Blacktooth: My headliner has the perforated lining. I had it redone when I lived in LA at a place in Santa Clarita off Newhall Ranch Road. I googled the place, but it doesn't look like it exists anymore.

Jvandyke: Wind noise was still an issue after I put the insulation in the car. I bought various sizes and shapes of weather-stripping rubber and have meticulously cut and measured it to fill in around the windows and targa top where there was air seeping in. The additional weather-strip has made the driver's door slightly harder to close, but it is working rather well. The other great part of the additional weather-strip is that even in a torrential downpour like we had here in Central Texas a few weeks ago, my car stayed completely dry inside, not one single drop of water leaking through the windows or targa top. This is my first of several X's I have owned that I could say that about.

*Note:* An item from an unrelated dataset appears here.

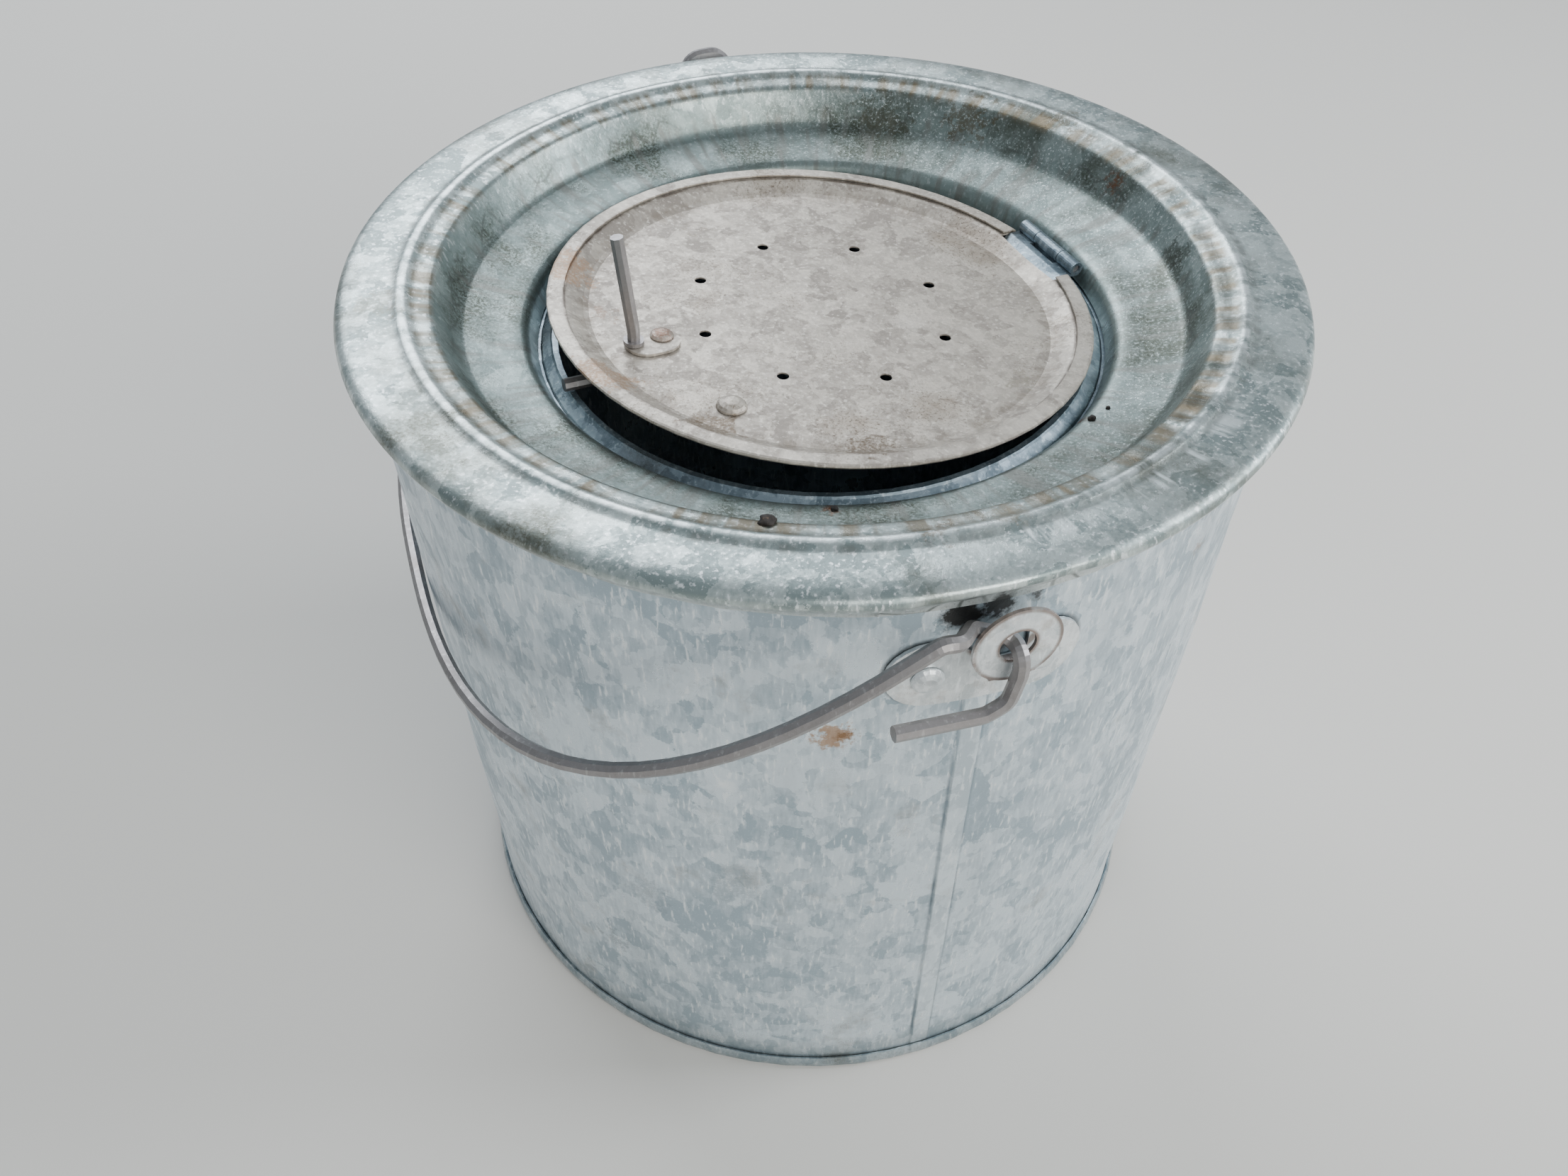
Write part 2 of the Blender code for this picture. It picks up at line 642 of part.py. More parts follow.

The shipping company paid for the repairs to my floorboards and for some damage they caused under my rear bumper as well. They gave me a little trouble, but I had the seller take pictures of the car as they were loading it and then I took pictures when I went to pic it up. The damage to the rear end was clear in the pictures and they didn’t give me much trouble about the floorboards then. Always take before and after pictures when shipping a car.
 
Pics Posted

Posted pics of the sound system and updated a little of the information. I'm going to take some pics of the new interior recently completed and do a write up of that too.
 
Nice work...

It's true a few carefully placed panels will work well. The stick-on mats absorb panel drumming, no need to cover the entire inner door skin or wherever.

My Scorpion came to me with some Infinity speakers in the front footwells, very nice. I'd like to compliment them with some 4x6 or similar behind the headrests and if I can find one that will fit, a powered sub to add a little low end.
 
Very nice!

You've done well. I appreciate a well thought resto.

Would love to see some more pics of the finished interior.